“Liderazgo: potestas vs auctoritas”
Hace unos días leí el artículo ‘Lo que nunca debimos olvidar de los romanos’ de Iñaki Posadas, en el que decía que el liderazgo en España es una asignatura pendiente, vivimos perpetuados en una sociedad de ordeno y mando ‘porque siempre se ha hecho así…’ y cuando se intentan introducir en una empresa temas relacionados con la gestión de personas son acogidos con un gran escepticismo, ya que normalmente, los resultados de estas políticas son a medio-largo plazo y no hacen ‘aparecer ceros’ por arte de magia en la cuenta de resultados. A pesar de que se lleve poco a la práctica, el arte del liderazgo era ya algo sobre lo que teorizaban los romanos allá por el año 27 a.C… y sobre este arte, dejaron un legado que no vendría nada mal que tuviésemos en cuenta en estos tiempos modernos.
En la cultura romana se distinguía la potestas de la auctoritas. Potestas era el poder que se poseía simplemente por ostentar un cargo jerárquico. Si un directivo ostenta sólo este grado de poder, as personas no le obedecen a él, sino a su cargo, independientemente de quien lo ocupe, su poder durará lo que su posición en el mismo. La persona que sólo ostente este tipo de poder obtendrá la sumisión de sus subordinados, pero nunca ganará su respeto. Auctoritas era la cualidad por la que una persona se hacía merecedora del respeto y admiración de sus semejantes a través de la demostración continuada de experiencia, conocimiento y denotadas habilidades personales. El directivo que tiene auctorictas lleva una vida de trabajo, de esfuerzo, de sacrificio y de conocimiento que le hacen merecedor del honor de ser escuchado.
Cuando hablamos de un auténtico líder la unión de ambas cualidades es totalmente necesaria. Quizá la potestas nos pueda ser dada, pero la auctoritas debemos ganárnosla en ‘el campo de batalla’. De ahí que el ‘triunfo’ romano fuera una espectacular ceremonia que se realizaba con el fin de honrar a los generales victoriosos en el campo de batalla, que gozaban de auctoritas entre sus legiones. Como dato curioso, cabe destacar que el general era quien cerraba el desfile, siendo precedido por sus legiones y los prisioneros de guerra. Esto era así porque realmente, la gloria se reconocía a quienes habían luchado de manera directa en la batalla. Esto choca de pleno con las políticas en la empresa moderna, donde muchas veces las medallas y la gloria se las llevan los directivos en lugar de los equipos que hacen posible la obtención de resultados.

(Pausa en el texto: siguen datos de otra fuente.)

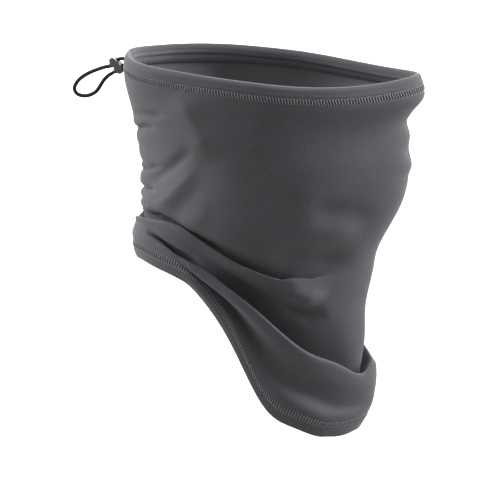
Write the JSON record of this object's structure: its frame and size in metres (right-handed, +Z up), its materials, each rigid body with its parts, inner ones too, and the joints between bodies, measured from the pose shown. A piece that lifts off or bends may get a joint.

Un último detalle era que el general iba acompañado en la biga por un esclavo que, sosteniendo los laureles de la victoria sobre su cabeza, le recordaba constantemente: Respice post te, hominem te esse memento –mira hacia atrás y recuerda que sólo eres un hombre– y memento mori –recuerda que vas a morir–. Merece especial atención el detalle del esclavo, la clase más baja de la sociedad romana, desfilando en el mismo carro que el general y susurrándole que no importan las alabanzas o la gloria que reciba, pues en el fondo es igual que todos. Una cura de humildad en toda regla que vendría bien recordar a esos grandes directivos que, a veces, olvidan que ellos comenzaron desde abajo. Decía Rousseau que “el más fuerte no lo es nunca lo suficiente para ser siempre el amo, si no transforma su fuerza en derecho y la obediencia en deber”.